Of course, these Neanderthals are actors with cleverly made latex faces that
allow facial expression to surface. Fleshing out the bare bones of the
Neanderthal face is not controversial—after all, their skulls show that
they had beetle brows, receding chins and probably large noses. But other
expedients are less acceptable.

We all understand that popular entertainment requires drama. But to invent
Neanderspeak is surely pretty iffy. In the series, we are given anatomical
evidence that Neanderthals had some kind of language. But spoken words don’t
fossilise, so there is no way of getting close to what their language was
actually like. The more complex arguments for and against its syntactical
development are inevitably not explored in a medium that requires simple
storylines.

The slice of time Neanderthal selects is towards the end of the
Neanderthal era, when our ancestors, the Cro-Magnons, turned up. And this
requires another liberty to be taken regarding skin colour. Neanderthals had
become palefaces while Cro-Magnons, more recently out of Africa, were still
darker-skinned. This is legitimate speculation, but still only speculation. Most
viewers will need more background to make sense of why the old racial stereotype
of Neanderthals and Cro-Magnons has been stood on its head, otherwise we are in
danger of creating new myths.

Some of the hard facts of the stones and bones are explained in the
voiceover, but much of the basis for the social and behavioural side is
inevitably elided. And while an accompanying book can do much to redress the
balance by exploring these questions, such books at best sell a few thousand
copies, while the TV audience is millions.

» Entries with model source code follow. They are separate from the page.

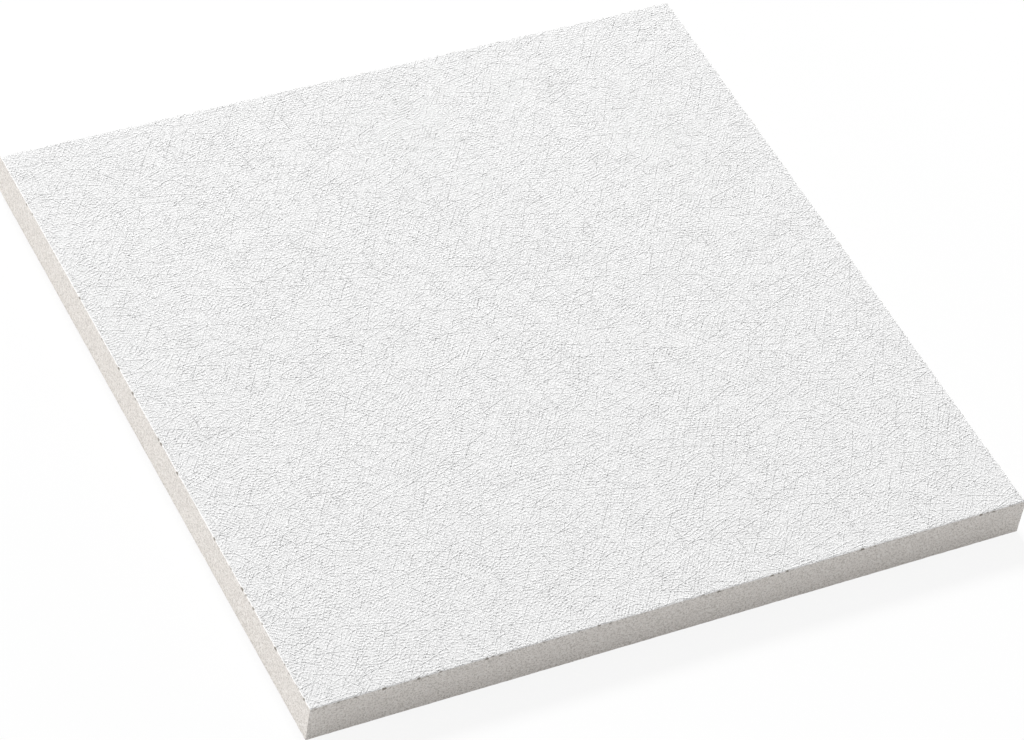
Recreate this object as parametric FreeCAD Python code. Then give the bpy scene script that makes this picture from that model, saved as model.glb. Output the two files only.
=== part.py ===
"""Mineral fiber ceiling tile: one square board of felted mineral fiber, sawn to size.

Millimetres, +Z up. The tile lies on its back with its exposed face up.
The origin is the middle of the back. X and Y run along the sawn edges.
"""

import FreeCAD, Part
import os

# Driving dimensions
TILE_SIDE = 300.0  # from sawn edge to sawn edge, the same both ways
BOARD_THICKNESS = 17.0  # from the back to the exposed face
FACE_ARRIS_RADIUS = 0.5  # the exposed face is eased over into the sawn edges
SAME_HEIGHT = 0.001  # two heights closer than this are the same


def square_board():
    """The blank as it leaves the saw: a square slab over the origin, its back at Z = 0."""
    low_corner = FreeCAD.Vector(-TILE_SIDE / 2, -TILE_SIDE / 2, 0)
    return Part.makeBox(TILE_SIDE, TILE_SIDE, BOARD_THICKNESS, low_corner)


def edges_at_height(shape, height):
    """The edges that lie level at one height."""
    return [
        edge
        for edge in shape.Edges
        if all(abs(vertex.Z - height) < SAME_HEIGHT for vertex in edge.Vertexes)
    ]


def ceiling_tile():
    """The board with the arris round its exposed face eased to a small radius."""
    board = square_board()
    face_edges = edges_at_height(board, BOARD_THICKNESS)
    return board.makeFillet(FACE_ARRIS_RADIUS, face_edges)


SUB_PARTS = {"ceiling_tile": ceiling_tile()}

os.makedirs("parts", exist_ok=True)
for name, shape in SUB_PARTS.items():
    shape.exportStep(f"parts/{name}.step")
    size = shape.BoundBox
    print(f"{name}: {size.XLength:.1f} x {size.YLength:.1f} x {size.ZLength:.1f} mm")
    print(f"{name}: {shape.Volume / 1000:.1f} cm3, closed and valid: {shape.isValid()}")
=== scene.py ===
# %% [markdown]
# # A mineral fiber ceiling tile
# A ceiling tile of this kind starts as a slurry of mineral fiber, clay and starch. It is felted
# on a moving wire, dried into a board, given a white face with a shallow relief of tangled
# fibers, and sawn square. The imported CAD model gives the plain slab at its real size. This
# lesson replaces it with one closed surface that carries the larger relief, and finishes that
# surface: a white face with fine fibers, bare greyish edges and a bare back.

# %% Load the frame
import math
import bpy
import numpy as np
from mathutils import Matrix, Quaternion, Vector


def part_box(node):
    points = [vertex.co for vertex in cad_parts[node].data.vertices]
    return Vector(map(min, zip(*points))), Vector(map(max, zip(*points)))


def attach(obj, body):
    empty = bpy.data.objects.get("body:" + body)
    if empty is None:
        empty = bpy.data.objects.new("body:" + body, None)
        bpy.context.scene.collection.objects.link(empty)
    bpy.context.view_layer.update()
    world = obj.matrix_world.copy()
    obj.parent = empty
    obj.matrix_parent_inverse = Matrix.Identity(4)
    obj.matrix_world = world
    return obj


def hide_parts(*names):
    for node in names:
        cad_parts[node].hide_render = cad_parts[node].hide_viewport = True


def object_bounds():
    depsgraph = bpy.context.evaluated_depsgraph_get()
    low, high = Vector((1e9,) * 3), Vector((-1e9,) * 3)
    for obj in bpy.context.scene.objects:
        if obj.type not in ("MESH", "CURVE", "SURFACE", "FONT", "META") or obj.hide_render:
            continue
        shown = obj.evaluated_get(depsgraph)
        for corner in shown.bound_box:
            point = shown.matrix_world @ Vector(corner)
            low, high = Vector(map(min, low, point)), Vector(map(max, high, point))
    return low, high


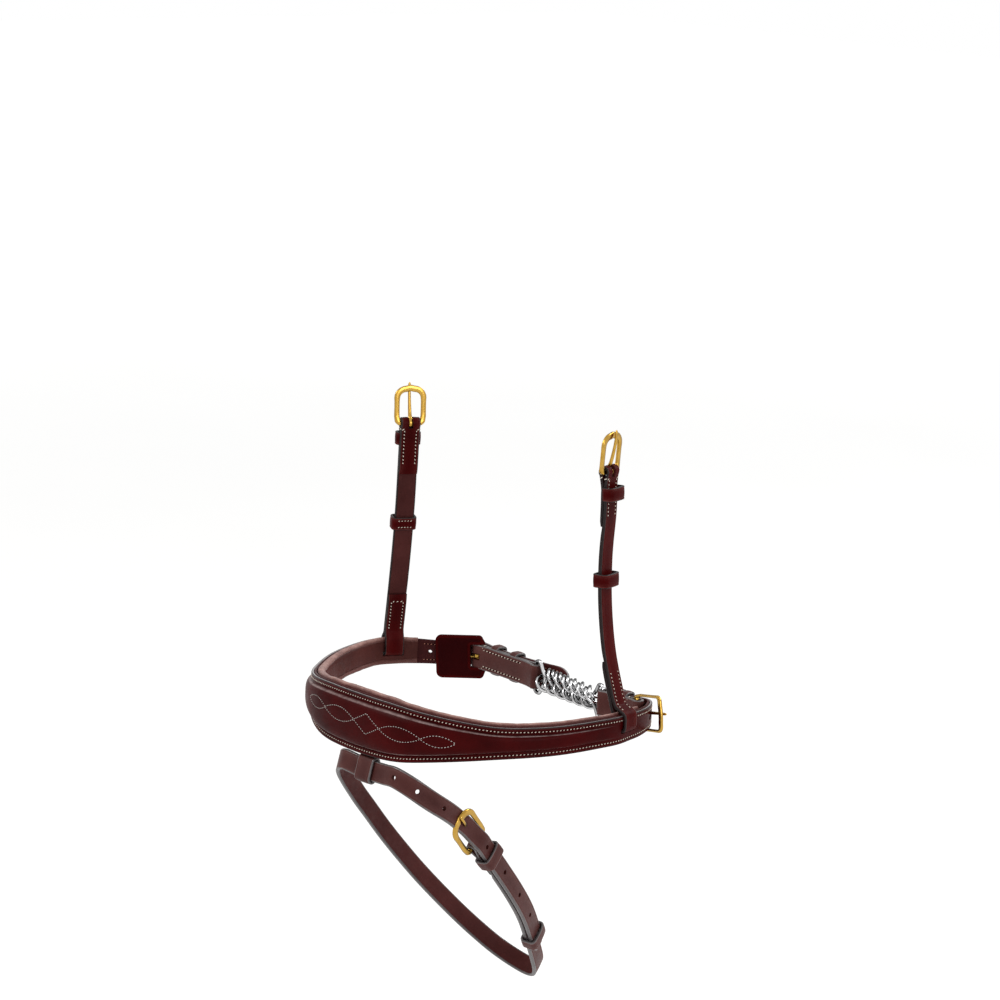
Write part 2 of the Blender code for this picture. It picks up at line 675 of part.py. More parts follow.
def make_guard_pad(hinge_mm, colours):
    """The square guard under the off-side buckle, notched where the strap comes out."""
    direction = Vector((math.cos(PAD_TURN), math.sin(PAD_TURN), 0))
    frame = axes(Vector((*hinge_mm, 0)) * MM, direction, Vector((direction.y, -direction.x, 0)))
    tall, notch = 14.6 * MM, 9.2 * MM
    outline = arc((23.5 * MM, tall - 4 * MM), 4 * MM, 0, 90, 3)
    outline += [(-2 * MM, tall), (-5.5 * MM, tall - 3.5 * MM), (-5.5 * MM, notch)]
    outline += [(1.5 * MM, notch), (2.5 * MM, notch - 1 * MM)]
    outline += [(x, -y) for x, y in outline[::-1]]
    place = frame @ Matrix.Translation((0, 0, -7.2 * MM))
    settle("guard_pad", plate([outline], 2.4 * MM), place, colours["backing"])


def end_ring_outline():
    """A tapering ring: wide at its bar in the strap's fold, narrow where the chain hangs."""
    half = arc((END_RING_CORNER, END_RING_HALF - END_RING_CORNER), END_RING_CORNER, 180, 90, 3)
    half.append((END_RING_SHOULDER, END_RING_HALF - 0.15 * MM))
    half += arc((END_RING_LENGTH - END_RING_TIP, END_RING_TIP_RISE), END_RING_TIP, 34, 0, 2)
    return half + [(x, -y) for x, y in half[::-1]]


def twisted_ring(middle, half, shift, phase):
    """Points of one chain ring: an ellipse beside its twin, twisted along its length."""
    points = []
    for k in range(RING_STEPS):
        angle = 2 * math.pi * k / RING_STEPS
        along, across = half * math.cos(angle), RING_HALF_WIDTH * math.sin(angle)
        twist = phase + RING_TWIST * along / half
        points.append(Vector((middle + along, across * math.cos(twist) - shift * math.sin(twist),
                              across * math.sin(twist) + shift * math.cos(twist))))
    return points


def make_chain(start, end, colours):
    """End rings and pairs of twisted rings from the near fold to the off fold."""
    frame = axes(start, end - start, (end - start).cross(Vector((0, 0, 1))))
    length = (end - start).length
    outline = end_ring_outline()
    settle("near_end_ring", wire_ring([Vector((x, y, 0)) for x, y in outline], END_RING_WIRE), frame,
           colours["chrome"], anchor("near_end_ring_pivot", frame))
    off_pivot = frame @ Matrix.Translation((length - END_RING_LENGTH, 0, 0))
    settle("off_end_ring", wire_ring([Vector((length - x, y, 0)) for x, y in outline], END_RING_WIRE),
           frame, colours["chrome"], anchor("off_end_ring_pivot", off_pivot))
    pitch = (length - 2 * END_RING_LENGTH - 2 * FIRST_PAIR) / (RING_PAIRS - 1)
    half = (pitch + 2 * WIRE + RING_SLACK) / 2
    for i in range(RING_PAIRS):
        middle = END_RING_LENGTH + FIRST_PAIR + pitch * i
        pivot = middle - pitch / 2 if i else END_RING_LENGTH
        home = anchor(f"ring_pair_{i + 1}_pivot", frame @ Matrix.Translation((pivot, 0, 0)))
        phase = PHASE_REACH * (2 * i / (RING_PAIRS - 1) - 1)
        for letter, shift in (("a", -PAIR_SPREAD / 2), ("b", PAIR_SPREAD / 2)):
            points = twisted_ring(middle, half, shift, phase)
            settle(f"chain_ring_{i + 1}{letter}", wire_ring(points, WIRE), frame, colours["chrome"], home)


class Flash:
    """The flash strap's path: one turn round the jaw, then a second layer over the start."""

    def __init__(self):
        hinge = Vector(FLASH_HINGE_MM) * MM
        self.loop_up = Vector((0, math.sin(FLASH_LOOP_LEAN), math.cos(FLASH_LOOP_LEAN)))
        self.top = hinge - self.loop_up * FLASH_DROP
        self.down = Vector((0, math.cos(FLASH_LEAN), -math.sin(FLASH_LEAN)))
        self.lift = Vector((0, math.sin(FLASH_LEAN), math.cos(FLASH_LEAN)))
        self.route = Route(metres(FLASH_PLAN_MM), closed=True)
        self.turn = self.route.length

    def solid_point(self, flat):
        """A point of the plan, placed in the leaning and slightly tilted plane."""
        share = min(max(flat.y / (60 * MM), 0), 1)
        tilt = FLASH_TILT * share * share * (3 - 2 * share)
        across = Vector((math.cos(tilt), 0, 0)) + self.lift * math.sin(tilt)
        swept = share * share * (3 - 2 * share) * (math.hypot(flat.x, FLASH_SWEEP_EASE) - flat.x) / 2
        return self.top + across * flat.x + self.down * flat.y + Vector((0, FLASH_SWEEP * swept, 0))

    def layer(self, place):
        """How far outward the strap lies from the plan at a length along it."""
        return blend(FLASH_LAYER_MM, (place - self.turn) / MM) * MM

    def centre(self, place):
        """Middle of the strap."""
        heading = self.route.heading(place)
        out = Vector((heading.y, -heading.x, 0))
        return self.solid_point(self.route.at(place) + out * self.layer(place))

    def stations(self, start, end):
        """Lengths at which the strap has a section: closer where it bends sharply."""
        found = [start]
        while found[-1] < end - 7 * MM:
            bend = self.route.heading(found[-1] - 1 * MM).angle(self.route.heading(found[-1] + FLASH_STEP))
            found.append(found[-1] + (FLASH_BEND_STEP if bend > FLASH_BEND else FLASH_STEP))
        return [place for place in found if place < end - 6 * MM]

    def frame(self, place):
        """x along the strap, y across it and z outward."""
        reach = 1 * MM
        along = (self.centre(place + reach) - self.centre(place - reach)).normalized()
        depth = self.route.at(place).y
        share = min(max(depth / (40 * MM), 0), 1)
        share = share * share * (3 - 2 * share)
        tilt = FLASH_TILT * share
        planar = self.lift * math.cos(tilt) - Vector((1, 0, 0)) * math.sin(tilt)
        width = self.loop_up.lerp(planar, share).normalized()
        outward = along.cross(width)
        return axes(self.centre(place), along, outward)


def make_flash(colours):
    """The flash loop under the band and the buckled strap that it carries."""
    flash = Flash()
    hinge = anchor("flash_hinge", axes(Vector(FLASH_HINGE_MM) * MM, (1, 0, 0), (0, -1, 0)))
    turned = axes(Vector(FLASH_HINGE_MM) * MM, flash.loop_up, (1, 0, 0))
    outer = (arc((0, 0), 3.6 * MM, -90, 90, 8)
             + arc((-10.2 * MM, 0), 3.6 * MM, 90, 270, 8))
    inner = rounded((-FLASH_DROP - 6.9 * MM, -1.8 * MM), (-FLASH_DROP + 6.9 * MM, 1.8 * MM), 0.8 * MM, 2)
    settle("flash_loop", plate([outer, inner], 14 * MM), turned, colours["strap"], hinge)

    start = 7 * MM
    rings = []
    end = flash.turn + FLASH_OVERLAP
    for place in flash.stations(start, end) + [end - 5 * MM, end - 2.2 * MM, end - 0.6 * MM, end]:
        frame = flash.frame(place)
        left = end - place
        half = STRAP_HALF
        if left < 8 * MM:
            half *= 0.2 + 0.8 * math.sqrt(max(0, 1 - (1 - left / (8 * MM)) ** 2))
        thin = FLASH_THICK / 2
        edge = EDGE
        outline = [(-half + edge, -thin), (half - edge, -thin), (half, -thin + edge), (half, thin - edge),
                   (half - edge, thin), (-half + edge, thin), (-half, thin - edge), (-half, -thin + edge)]
        rings.append([frame @ Vector((0, y, z)) for y, z in outline])
    strap = settle("flash_strap", loft(rings), Matrix.Identity(4), colours["strap"], hinge)

    fold = flash.frame(0)
    side_on = fold @ Matrix.Rotation(math.pi / 2, 4, "X")
    eye = [fold_outline(9 * MM, FLASH_THICK / 2, False), circle((0, 0), EYE_INNER)]
    eye_mesh = plate(eye, 2 * STRAP_HALF)
    eye_tool = cutter_of("flash_eye", eye_mesh, side_on)
    join = strap.modifiers.new("eye", "BOOLEAN")
    join.operation = "UNION"
    join.solver = "EXACT"
    join.object = eye_tool
    cut(strap, box_cutter("flash_prong_slot", (11 * MM, PRONG_SLOT, 9 * MM),
                          fold @ Matrix.Translation((-0.5 * MM, 0, 0))))

    hinge_point = fold.translation
    billet = flash.frame(flash.turn - BUCKLE_LENGTH)
    rise = FLASH_THICK / 2 + GAP + BAR_HALF + 1.2 * MM
    end_bar = billet @ Vector((0, 0, rise))
    buckle = axes(hinge_point, end_bar - hinge_point, fold.to_3x3() @ Vector((0, 0, 1)))
    make_buckle("flash", buckle, STRAP_HALF + 0.8 * MM, colours, anchor("flash_bar", buckle))
    pin = buckle @ Vector((11.5 * MM, 0, 1.3 * MM))
    drill("flash_prong_hole", [strap], pin, buckle.to_3x3() @ Vector((1, 0, 0.12)), 1.8 * MM, 13 * MM)
    for k, offset in enumerate(FLASH_HOLES_MM):
        frame = flash.frame(flash.turn + FLASH_PRONG_HOLE + offset * MM)
        drill(f"flash_hole_{k + 1}", [strap], frame.translation, frame.to_3x3() @ Vector((0, 0, 1)),
              1.5 * MM, FLASH_THICK + 1.0 * MM)
    low = -FLASH_THICK / 2 - GAP
    for kind, place in FLASH_KEEPERS_MM.items():
        where = flash.frame(place * MM)
        high = flash.layer(flash.turn + place * MM) + FLASH_THICK / 2 + 3 * GAP
        home = anchor(f"flash_{kind}_place", where)
        make_keeper(f"flash_{kind}_keeper", where, low, high, STRAP_HALF + 0.5 * MM, colours, home)


def main():
    """Build every part."""
    clear_scene()
    colours = {
        "face": material("face_leather", (0.055, 0.012, 0.012), 0.42, 0),
        "strap": material("strap_leather", (0.095, 0.032, 0.028), 0.45, 0),
        "backing": material("backing_leather", (0.060, 0.014, 0.013), 0.50, 0),
        "padding": material("padding_leather", (0.170, 0.062, 0.048), 0.60, 0),
        "brass": material("brass", (0.72, 0.47, 0.08), 0.25, 1),
        "chrome": material("chrome", (0.78, 0.78, 0.80), 0.12, 1),
    }
    band = Band()
    layers = make_band(band, colours)
    make_loop_tab(band, colours)
    make_hanger(1, "left_hanger", band, colours)
    make_hanger(-1, "right_hanger", band, colours)
    frames = []
    for side, name, hinge, fold, turn in ((1, "left", NEAR_HINGE_MM, NEAR_FOLD_MM, NEAR_BUCKLE_TURN),
                                          (-1, "right", OFF_HINGE_MM, OFF_FOLD_MM, OFF_BUCKLE_TURN)):
        frame, length = make_chin(side, name, hinge, fold, turn, band, layers[:2], colours)
        frames.append(frame @ Vector((length, 0, 0)))
        chin_keepers(name, frame, colours)
    make_guard_pad(OFF_HINGE_MM, colours)
    make_chain(frames[0], frames[1], colours)
    make_flash(colours)
    bpy.context.view_layer.update()


main()
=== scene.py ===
"""The looks of a raised leather noseband with a flash strap and a twisted chin chain.

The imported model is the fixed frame. Each class here models one sub-assembly of the noseband, dresses
it and lets it ride on its body. World frame: +Z up, the horse faces -Y, +X is its near (left) side.
"""

from __future__ import annotations

import bisect
import json
import logging
import math
from collections.abc import Callable, Iterable, Mapping, Sequence
from dataclasses import dataclass, field
from enum import Enum, IntEnum
from typing import ClassVar

import bmesh
import bpy
import numpy as np
from mathutils import Matrix, Vector
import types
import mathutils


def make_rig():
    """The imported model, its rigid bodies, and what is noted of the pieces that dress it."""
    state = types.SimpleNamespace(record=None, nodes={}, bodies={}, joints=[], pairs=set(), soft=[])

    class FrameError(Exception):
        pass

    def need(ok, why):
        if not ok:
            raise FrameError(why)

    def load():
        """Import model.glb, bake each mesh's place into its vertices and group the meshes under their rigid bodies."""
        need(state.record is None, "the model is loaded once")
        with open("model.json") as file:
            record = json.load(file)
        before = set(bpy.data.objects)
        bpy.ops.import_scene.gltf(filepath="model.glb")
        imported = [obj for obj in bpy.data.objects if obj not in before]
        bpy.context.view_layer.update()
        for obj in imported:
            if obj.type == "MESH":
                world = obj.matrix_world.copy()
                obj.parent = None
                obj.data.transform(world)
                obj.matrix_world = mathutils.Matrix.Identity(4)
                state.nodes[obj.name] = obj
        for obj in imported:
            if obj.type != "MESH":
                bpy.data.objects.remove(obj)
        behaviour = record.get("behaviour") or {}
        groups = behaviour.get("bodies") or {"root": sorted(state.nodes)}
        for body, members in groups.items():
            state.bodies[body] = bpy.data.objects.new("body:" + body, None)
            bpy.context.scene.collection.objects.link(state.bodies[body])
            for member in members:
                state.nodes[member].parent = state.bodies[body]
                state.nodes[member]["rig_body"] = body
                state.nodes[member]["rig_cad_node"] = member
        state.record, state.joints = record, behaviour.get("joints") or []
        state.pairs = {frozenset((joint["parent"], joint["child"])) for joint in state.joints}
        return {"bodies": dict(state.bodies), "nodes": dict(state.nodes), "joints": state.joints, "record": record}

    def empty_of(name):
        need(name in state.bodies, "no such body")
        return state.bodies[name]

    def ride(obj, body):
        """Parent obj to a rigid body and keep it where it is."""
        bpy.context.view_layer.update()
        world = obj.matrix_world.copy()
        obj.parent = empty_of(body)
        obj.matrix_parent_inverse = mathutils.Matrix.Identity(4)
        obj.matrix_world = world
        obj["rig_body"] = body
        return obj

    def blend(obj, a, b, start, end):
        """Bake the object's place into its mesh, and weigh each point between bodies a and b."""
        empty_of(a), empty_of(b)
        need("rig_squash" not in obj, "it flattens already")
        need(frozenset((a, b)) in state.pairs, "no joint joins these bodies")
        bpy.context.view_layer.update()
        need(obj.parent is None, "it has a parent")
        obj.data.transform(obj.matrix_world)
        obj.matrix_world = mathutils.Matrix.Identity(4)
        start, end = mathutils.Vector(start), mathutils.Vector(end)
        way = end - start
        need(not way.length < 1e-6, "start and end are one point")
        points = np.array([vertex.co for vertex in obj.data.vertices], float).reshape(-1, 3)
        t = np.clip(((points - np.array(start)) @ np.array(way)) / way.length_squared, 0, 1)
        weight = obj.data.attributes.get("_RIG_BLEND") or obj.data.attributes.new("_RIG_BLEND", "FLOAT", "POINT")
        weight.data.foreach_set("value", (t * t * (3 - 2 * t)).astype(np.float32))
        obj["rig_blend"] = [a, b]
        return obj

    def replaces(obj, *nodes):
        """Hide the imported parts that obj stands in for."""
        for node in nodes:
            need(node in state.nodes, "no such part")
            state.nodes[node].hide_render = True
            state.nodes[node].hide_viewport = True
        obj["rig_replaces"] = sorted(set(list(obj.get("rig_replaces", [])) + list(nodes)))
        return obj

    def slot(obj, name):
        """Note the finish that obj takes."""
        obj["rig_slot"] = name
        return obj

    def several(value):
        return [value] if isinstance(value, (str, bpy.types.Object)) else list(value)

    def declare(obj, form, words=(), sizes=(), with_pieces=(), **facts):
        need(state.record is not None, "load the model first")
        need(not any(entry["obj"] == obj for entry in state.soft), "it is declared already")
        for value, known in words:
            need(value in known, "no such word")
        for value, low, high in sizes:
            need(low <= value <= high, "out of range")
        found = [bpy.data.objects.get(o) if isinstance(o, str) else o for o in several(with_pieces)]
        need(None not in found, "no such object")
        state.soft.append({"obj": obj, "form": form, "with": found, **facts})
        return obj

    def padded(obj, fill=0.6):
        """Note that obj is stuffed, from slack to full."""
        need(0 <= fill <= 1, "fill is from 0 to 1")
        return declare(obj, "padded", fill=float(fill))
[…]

The good news is that The Making of… programmes, which allow for
deeper questions and expose some of the conceits in the production process, are
increasingly popular. The bad news is they are rarely shown at the same time as
the original series. Clearly we’ll have to do a hard sell on the schedulers and
their advertising clients if we are to persuade them that punters can, and do,
learn to love the devil that lies in the detail.